What is traumatic brain injury?
Traumatic brain injury (TBI) is defined as any damage or alteration to brain function due to external physical force. TBIs can be caused by falls, motor vehicle accidents, assaults, concussions, gun shots, or explosions and blasts etc. There are three levels of TBI: mild, moderate and severe. About 80-90% of TBIs fall in the mild category, which is most responsive to vision therapy and rehabilitation.
Vision is the most important source of sensory information. Often, vision problems resulting from Traumatic Brain Injury are overlooked during the initial phase of testing and treatment. Frequently, these problems are hidden and neglected. Because of the close relationship between vision and the brain, TBI’s can disrupt visual processing, interrupting the flow of information to and from the brain.

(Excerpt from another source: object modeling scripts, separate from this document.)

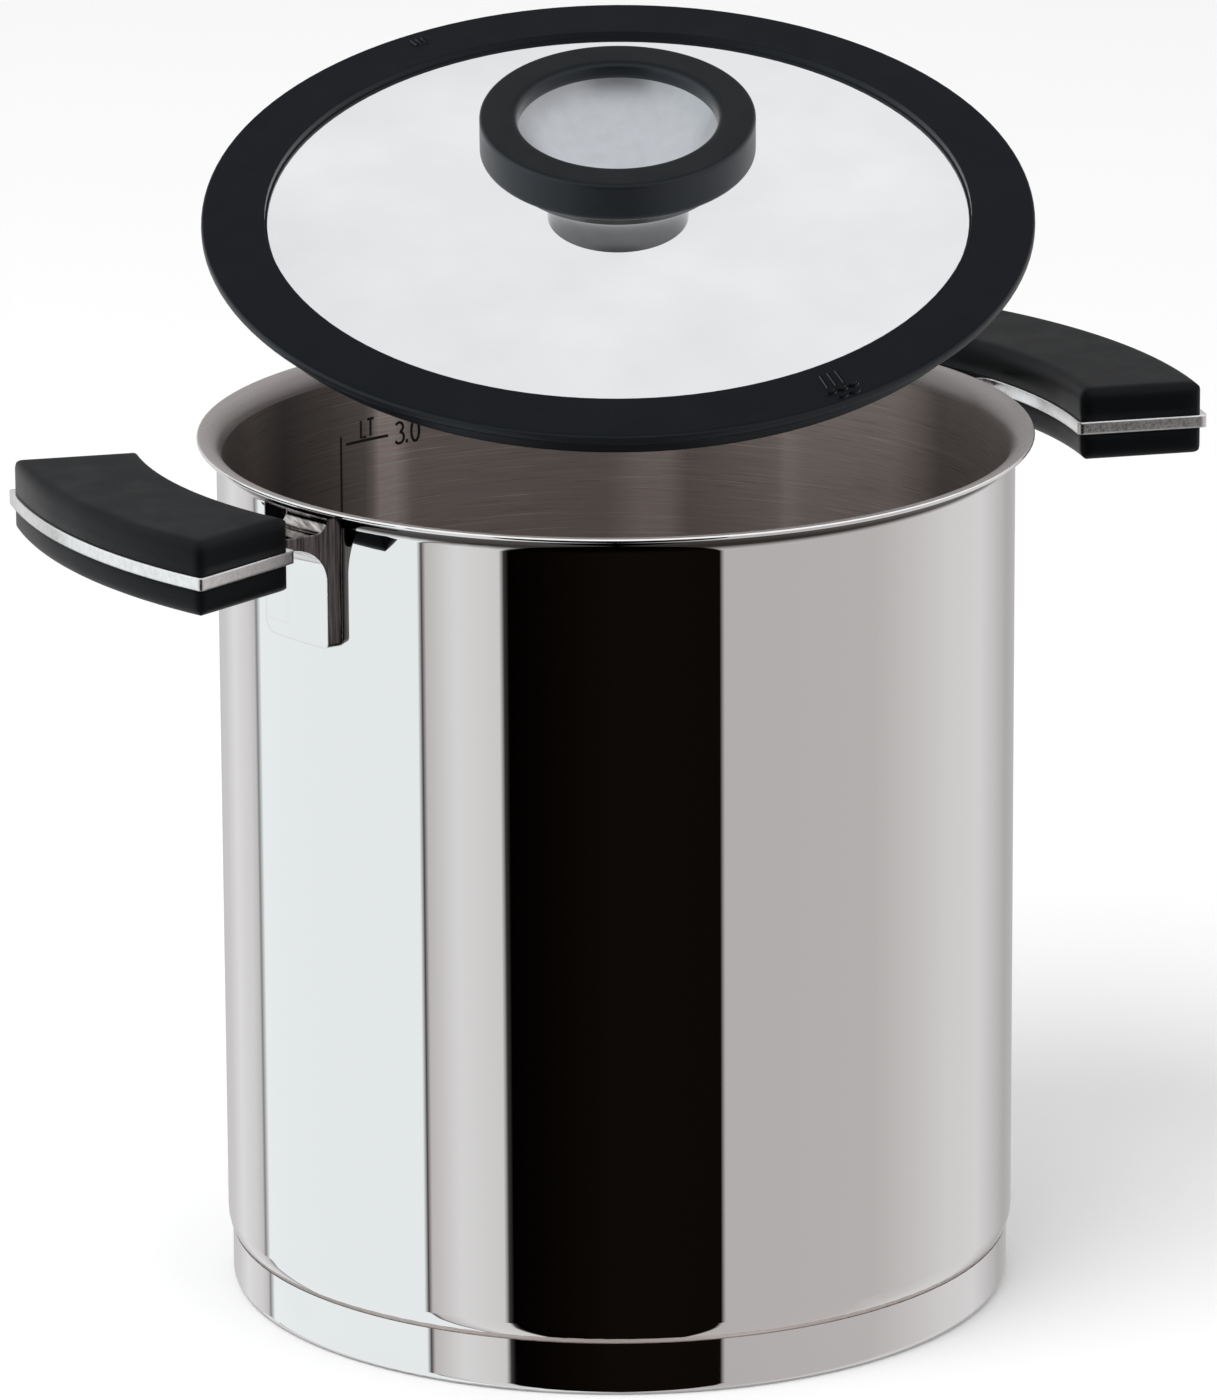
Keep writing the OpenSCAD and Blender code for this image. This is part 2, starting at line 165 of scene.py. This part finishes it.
# studio: white room, a big softbox on the left, black cloth behind the camera, grey wall on the right
studio = {
    "toCamera": 238.8,        # direction from the pot to the camera, degrees from +X
    "ceiling": "#fbfbfc",
    "ceilingRise": (8, 34),   # degrees above the horizon where the walls fade into the ceiling
    "wallLevel": 1.43,        # polished steel gives back 70 % of it, so the shades below are as seen in the pot
    "roomLight": 0.78,
    "groundLight": 1.0,
    "floor": "#fafafa",
    "floorRadius": 7,
    "floorCorners": 96,
    "floorRoughness": 0.9,
    "floorGloss": 0.1,
    "lampPower": 30,
    "lampSize": 1.6,
    "lampPlace": (-1.1, -0.4, 2.2),
    "lampAim": (0, 0, 0.1),
}
# what stands round the pot: degrees to the right of the camera, shade there
studioWalls = [
    (-180, "#a3a1a1"), (-157, "#bbb9b9"), (-146, "#d2d1d2"), (-134, "#c9c7c7"), (-128.2, "#b6b3b3"),
    (-127.8, "#14110f"), (-126.8, "#14110f"), (-126.4, "#e3e7e8"),  # frame and face of the softbox
    (-58.4, "#e3e7e8"), (-58.1, "#3a3634"), (-57.6, "#3a3634"), (-57.2, "#b4b0af"),
    (-47, "#d3d2d2"), (-33, "#c8c6c5"),
    (-32.3, "#020101"), (0, "#0e0a07"), (29.6, "#0d0906"),          # black cloth
    (30.3, "#b0acac"), (80, "#b3afae"), (112, "#cbc9c8"), (130, "#cdcbcb"), (154, "#a19e9e"), (180, "#a3a1a1"),
]


# mirrors see the walls, the camera sees white ground, everything else gets even room light
def buildRoom():
    world = bpy.data.worlds.new("studioRoom")
    world.use_nodes = True
    bpy.context.scene.world = world
    tree = world.node_tree
    tree.nodes.clear()
    ray = addNode(tree, "ShaderNodeTexCoord").outputs["Generated"]
    turned = addNode(tree, "ShaderNodeVectorRotate", {"rotation_type": "Z_AXIS"},
                     {"Vector": ray, "Angle": math.radians(-studio["toCamera"])}).outputs[0]
    parts = partsOf(tree, turned)
    walls = rampAround(tree, parts["X"], parts["Y"], studioWalls, paint)
    span = [math.radians(degrees) for degrees in studio["ceilingRise"]]
    rise = between(tree, compute(tree, "ARCSINE", parts["Z"]), span, kind="SMOOTHSTEP")
    room = blend(tree, "RGBA", rise, walls, paint(studio["ceiling"]))
    white = paint("#ffffff")
    seen = addNode(tree, "ShaderNodeBackground", None, {"Color": room, "Strength": studio["wallLevel"]})
    soft = addNode(tree, "ShaderNodeBackground", None, {"Color": white, "Strength": studio["roomLight"]})
    ground = addNode(tree, "ShaderNodeBackground", None, {"Color": white, "Strength": studio["groundLight"]})
    rays = addNode(tree, "ShaderNodeLightPath")
    lit = addNode(tree, "ShaderNodeMixShader", None, {
        0: rays.outputs["Is Glossy Ray"], 1: soft.outputs[0], 2: seen.outputs[0]})
    final = addNode(tree, "ShaderNodeMixShader", None, {
        0: rays.outputs["Is Camera Ray"], 1: lit.outputs[0], 2: ground.outputs[0]})
    addNode(tree, "ShaderNodeOutputWorld", None, {"Surface": final.outputs[0]})
    bpy.context.scene.view_settings.view_transform = "Standard"
    print("room built")


def buildLamp():
    lampData = bpy.data.lights.new("overheadSoftbox", "AREA")
    lampData.shape = "DISK"
    lampData.size = studio["lampSize"]
    lampData.energy = studio["lampPower"]
    lamp = bpy.data.objects.new("overheadSoftbox", lampData)
    bpy.context.scene.collection.objects.link(lamp)
    lamp.location = studio["lampPlace"]
    lamp.rotation_euler = (Vector(studio["lampAim"]) - lamp.location).to_track_quat("-Z", "Y").to_euler()
    lamp.visible_glossy = False
    print("lamp built")


# matt paint: the floor only carries the soft shadow
def buildFloor():
    bpy.ops.mesh.primitive_circle_add(
        vertices=studio["floorCorners"], radius=studio["floorRadius"], fill_type="NGON")
    ground = bpy.context.active_object
    ground.name = "studioFloor"
    ground.visible_glossy = False
    material, tree = newMaterial("mattPaintedFloor")
    closeMaterial(tree, addNode(tree, "ShaderNodeBsdfPrincipled", None, {
        "Base Color": paint(studio["floor"]), "Roughness": studio["floorRoughness"],
        "Specular IOR Level": studio["floorGloss"]}))
    ground.data.materials.append(material)
    print("floor built")


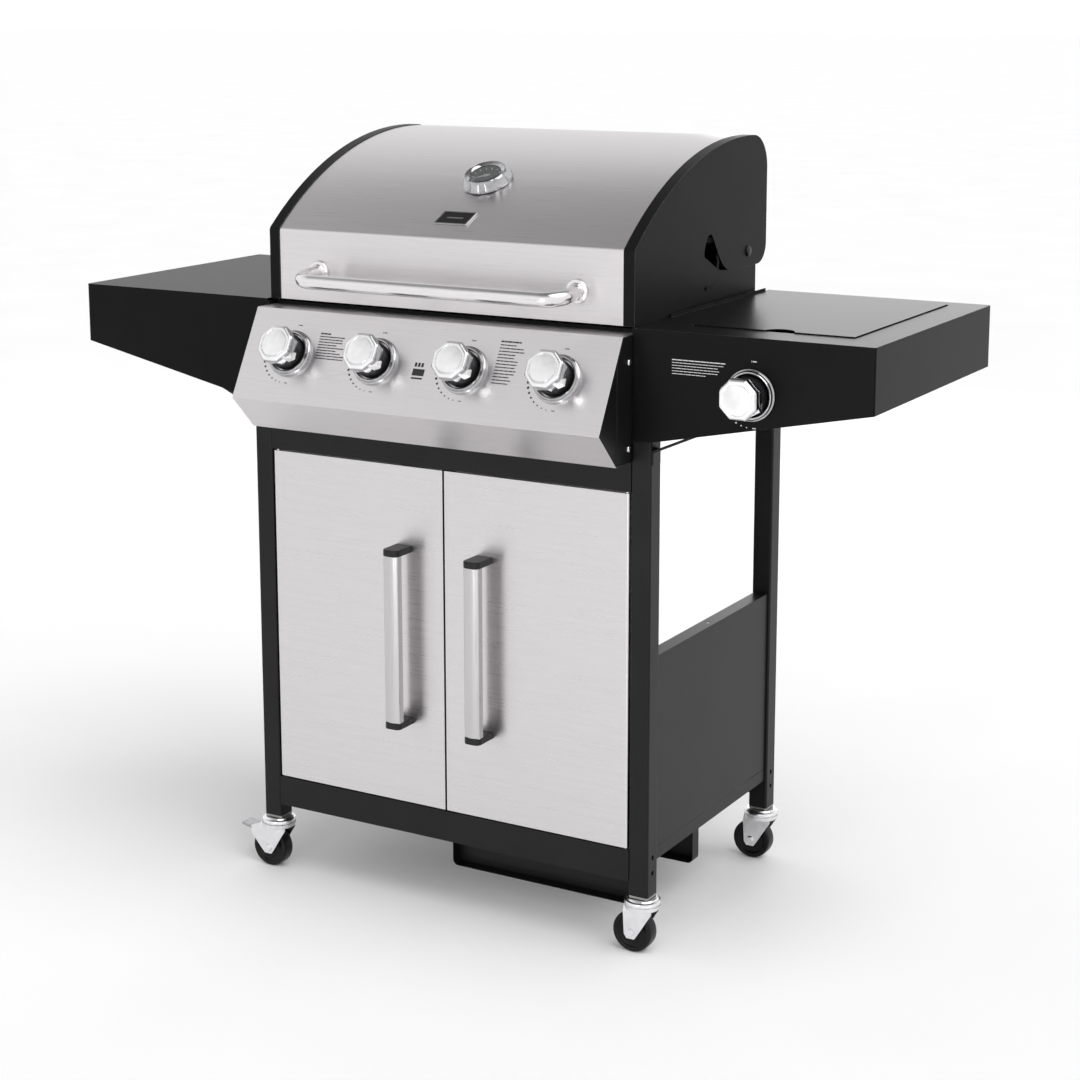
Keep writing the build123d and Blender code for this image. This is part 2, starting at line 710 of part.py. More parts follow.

Over 50% of brain pathways relate to visual function, which explains why many patients with TBI may experience one or more of the following vision problems.
- Light and Visual Sensitivity: Many brain injured patients develop a hypersensitive and fragile visual system. Slight changes in prescription and visual environment such as lighting (fluorescent and computer screens) and patterns can very noticeable. Also, the visual system’s ability to filter out visual noise is impaired, making motion and crowded spaces overwhelming. In addition, one’s ability to organize oneself in visual space is impaired, resulting in overwhelming sense of discomfort, vertigo and/or imbalance.
- Visual Hallucination: Visual hallucinations may occur as stars, flashes and spots. The formed images may represent misunderstanding of information in the brain or background “noise” from the disruption of brain tissue that is needed to process the information.
- Eye Teaming: This describes how the eyes coordinate to convergence (crossing the eyes together to aim at a near object) and divergence (relaxing the eyes to aim at a more distant object). An unstable and weak eye-teaming system may result in double vision or reduced depth perception which would affect mobility and orientation in space and watching 3D movies.
- Eye Tracking: The eye’s ability to fixate (locking on to an object and follow it) and make saccades (changing fixation from one object to another) is important for many activities of daily living. For example, when reading, we need to track words across sentences and then re-fixate from end of one sentence to the next. Patients with TBIs may also experience nystagmus, an ocular condition where the eye(s) drift off the target and then correct it to re-fixate resulting in continuous movement of the eye during fixation. This would reduce visual clarity and affect balance.
- Eye Focusing: Our eyes’ ability to sustain and switch focus between near and far objects are often damaged in patients with TBI. This can result in intermittent blurry vision, eye strain, headaches around the forehead, fatigue and inability to perform near work for a sustained period of time.
- Visual Perceptual Processing: Patients with TBI often report cognitive “fog” resulting in reduced visual attention span (ability to concentrate on the relevant visual information while ignoring other parts), visual processing speed (taking in and understanding visual information), visuo-spatial memory (recognizing your own environment and the spatial orientation of objects in there), and visual memory (remembering what you have seen before).
- Hemianopsia: This is when a patient suffers from a visual field loss where half of one’s visual field, either vertically or horizontally, is gone; the person cannot see it. Saccadic eye movement training (scanning vision therapy) can help restore some vision in patients with neurological vision loss.
Symptoms indicating a vision problem are most commonly experienced as:
- Blurred vision
- Sensitivity to light
- Reading difficulties; words appear to move
- Comprehension difficulty
- Attention and concentration difficulty
- Memory difficulty
- Double vision
- Aching eyes
- Headaches with visual tasks
- Loss of visual field
Neuro-Visual Rehabilitation is an individualized treatment program for patients of all ages, diagnosed with visual deficits as a direct result of physical disabilities, traumatic and / or acquired brain injuries. This includes visual problems caused by Traumatic Brain Injury, Cerebrovascular Accidents, Cerebral Palsy and Multiple Sclerosis.
Neuro-Visual Therapy is a process for the rehabilitation of visual / perceptual / motor disorders. It includes, but is not limited to, acquired strabismus, diplopia, binocular dysfunction, convergence, and / or accommodation, paresis / paralysis, oculomotor dysfunction, visual spatial dysfunction, visual perceptual and cognitive deficits, and traumatic visual acuity loss.
Very few in the health care professions, including head trauma rehabilitation centers, are adequately aware of visual problems resulting from Traumatic Brain Injury and the visual-perception consequences. Unfortunately, this creates a gap in rehabilitative services, resulting in incomplete treatment and frustration for the patient, family and treatment team.
The vision care professional can play an important role in the rehabilitation effort. Through optometric vision therapy and the proper use of lenses, a developmental optometrist is specifically trained to work with Traumatic Brain Injury patients.